(1) 新鮮ヒト骨髄間葉系幹細胞を機能性肝細胞へ分化誘導する化合物の同定
Lonza社より購入したヒト骨髄単核球細胞、ならびに変形性関節症患者よりインフォームドコンセントのもとで得られた新鮮ヒト骨髄より分離・調整したCD90+CD271+間葉系幹細胞から機能性肝細胞への分化誘導作用を示す低分子化合物を探索した。Lonza社より購入したヒト骨髄由来CD90+CD271+間葉系幹細胞ではIC-2を使用した分化誘導条件で肝特異的遺伝子発現が誘導された。新鮮ヒト骨髄由来CD90+CD271+間葉系幹細胞ではPN-3-13、HC-2、IC-2で肝特異的遺伝子発現が誘導され、ウレアアッセイによる機能評価において、IC-2で有意な尿素合成能の上昇を、PAS染色において3化合物でグリコーゲン貯蔵能を認めた
(図1)。
(2) 細胞シートによる分化誘導肝細胞の移植技術の発展・確立
ヒト間葉系幹細胞を肝細胞へ分化誘導し、細胞シートとして移植を行う技術を発展させ、確立するために、①肝障害に対して有効に作用すると想定される肝特異的分泌蛋白と各種サイトカインの遺伝子発現を分化誘導細胞でin vitroにて評価した。in vivoにおける検討は②肝細胞分化誘導した細胞シートの皮下移植ならびに肝表面移植後の生着の確認を正常マウスにて検討、③四塩化炭素誘発性急性肝障害マウスへの細胞シートの皮下移植の有効性の検討、④四塩化炭素誘発性急性肝障害マウスへの細胞シートの肝表面移植の有効性の検討を実施した。
①低分子化合物によるヒト骨髄由来間葉系幹細胞から肝細胞分化を誘導した細胞のin vitroでの評価
これまでに肝細胞分化誘導作用を有すると明らかにしてきたヘキサクロロフェン、IC-2をそれぞれヒト骨髄由来間葉系幹細胞に添加し分化誘導することで、肝障害に対して有効に作用することが期待される肝特異的分泌蛋白と各種サイトカインの遺伝子発現を認めた。

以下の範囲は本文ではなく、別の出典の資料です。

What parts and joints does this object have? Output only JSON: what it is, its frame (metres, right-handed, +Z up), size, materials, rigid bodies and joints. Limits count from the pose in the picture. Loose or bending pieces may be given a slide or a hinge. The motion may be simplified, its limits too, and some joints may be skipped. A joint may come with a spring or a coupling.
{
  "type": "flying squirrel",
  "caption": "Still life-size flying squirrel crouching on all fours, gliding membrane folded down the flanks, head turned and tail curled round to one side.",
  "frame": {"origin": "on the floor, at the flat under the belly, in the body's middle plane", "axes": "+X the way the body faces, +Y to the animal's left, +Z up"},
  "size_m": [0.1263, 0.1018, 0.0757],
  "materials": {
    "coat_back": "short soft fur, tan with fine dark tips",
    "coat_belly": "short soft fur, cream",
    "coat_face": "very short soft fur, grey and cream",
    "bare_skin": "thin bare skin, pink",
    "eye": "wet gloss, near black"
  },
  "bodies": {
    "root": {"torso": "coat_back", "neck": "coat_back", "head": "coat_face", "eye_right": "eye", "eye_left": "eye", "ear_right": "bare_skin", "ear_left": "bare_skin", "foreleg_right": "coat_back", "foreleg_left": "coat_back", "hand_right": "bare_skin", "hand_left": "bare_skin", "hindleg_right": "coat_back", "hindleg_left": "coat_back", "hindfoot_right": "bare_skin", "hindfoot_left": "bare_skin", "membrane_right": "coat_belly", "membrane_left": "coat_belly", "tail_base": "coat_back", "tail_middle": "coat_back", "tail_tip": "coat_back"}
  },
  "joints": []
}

②肝細胞分化誘導した細胞シートの皮下移植ならびに肝表面移植後の生着の確認を正常マウスにて検討
NOD/SCIDマウス皮下にbFGF徐放デバイスを10日間埋入後、ヘキサクロロフェンにより分化誘導作製した細胞シートを、単層、2層、3層の重層移植を行い、移植7日後の生着を確認した。NOD/SCIDマウスの肝表面において、肝細胞分化誘導し作製した細胞シートを2層、3層の重層移植を行い、移植7日後での細胞シートの生着を確認した。ヒトタンパクを特異的に認識する抗体を使用した免疫組織化学染色の結果、肝表面移植を実施した移植組織片中にアポリポタンパクE陽性の細胞を、マウス肝実質内にヒトα1-アンチトリプシン陽性の細胞を認めた(図2)。

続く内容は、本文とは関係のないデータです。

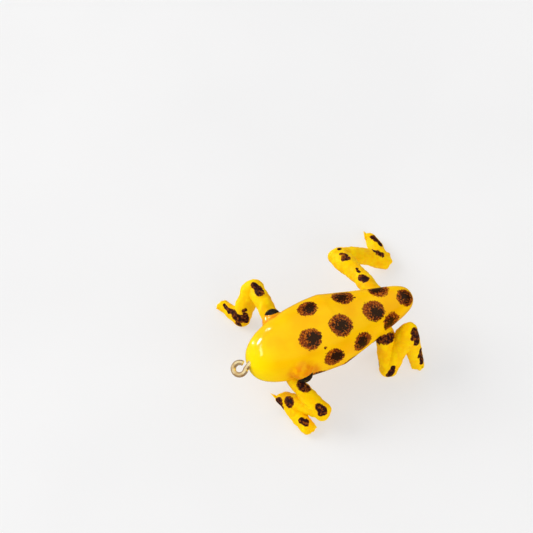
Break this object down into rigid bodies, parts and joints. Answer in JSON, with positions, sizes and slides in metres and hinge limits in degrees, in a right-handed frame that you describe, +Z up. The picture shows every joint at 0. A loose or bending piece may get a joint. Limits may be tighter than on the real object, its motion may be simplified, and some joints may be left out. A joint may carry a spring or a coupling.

③四塩化炭素誘発性急性肝障害マウスへの細胞シートの皮下移植の有効性の検討
NOD/SCIDマウス皮下にbFGF徐放デバイスを10日間埋入後、ヒト間葉系幹細胞UE7T-13細胞をヘキサクロロフェンにより分化誘導作製した細胞シートを、単層、2層、3層の重層移植を行い、24時間後に四塩化炭素の経口投与による急性肝障害を誘発し、移植細胞シートの急性肝障害に対する障害の抑制効果を検討した。その結果、単層で細胞シートを移植した群では移植4日後に総ビリルビンの有意な低下を認めたが、トランスアミナーゼや生存率では移植による治療効果は認められなかった。
④四塩化炭素誘発性急性肝障害マウスへの細胞シートの肝表面移植の有効性の検討
ヒト間葉系幹細胞UE7T-13細胞をヘキサクロロフェンにより肝細胞分化誘導し作製した細胞シートを、NOD/SCIDマウスの肝表面に各々単層、2層、3層で2箇所移植し、24時間後に四塩化炭素の経口投与による急性肝障害を誘発し、移植細胞シートの急性肝障害に対する障害の抑制効果を検討した。その結果、細胞シート移植群では偽移植処置群と比較し生存率の低下が抑制されると共に、移植4日後でのトランスアミナーゼの有意な低下(図3-a,b)、移植2日後でのビリルビンの有意な低下を認めた(図3-c)。また、2層移植群、3層移植群では偽移植群に比較し、有意に生存率の改善を認めた(図3-d)。免疫組織化学染色では、マウス肝実質内にヒトアポリポ蛋白E陽性の細胞巣を認めた。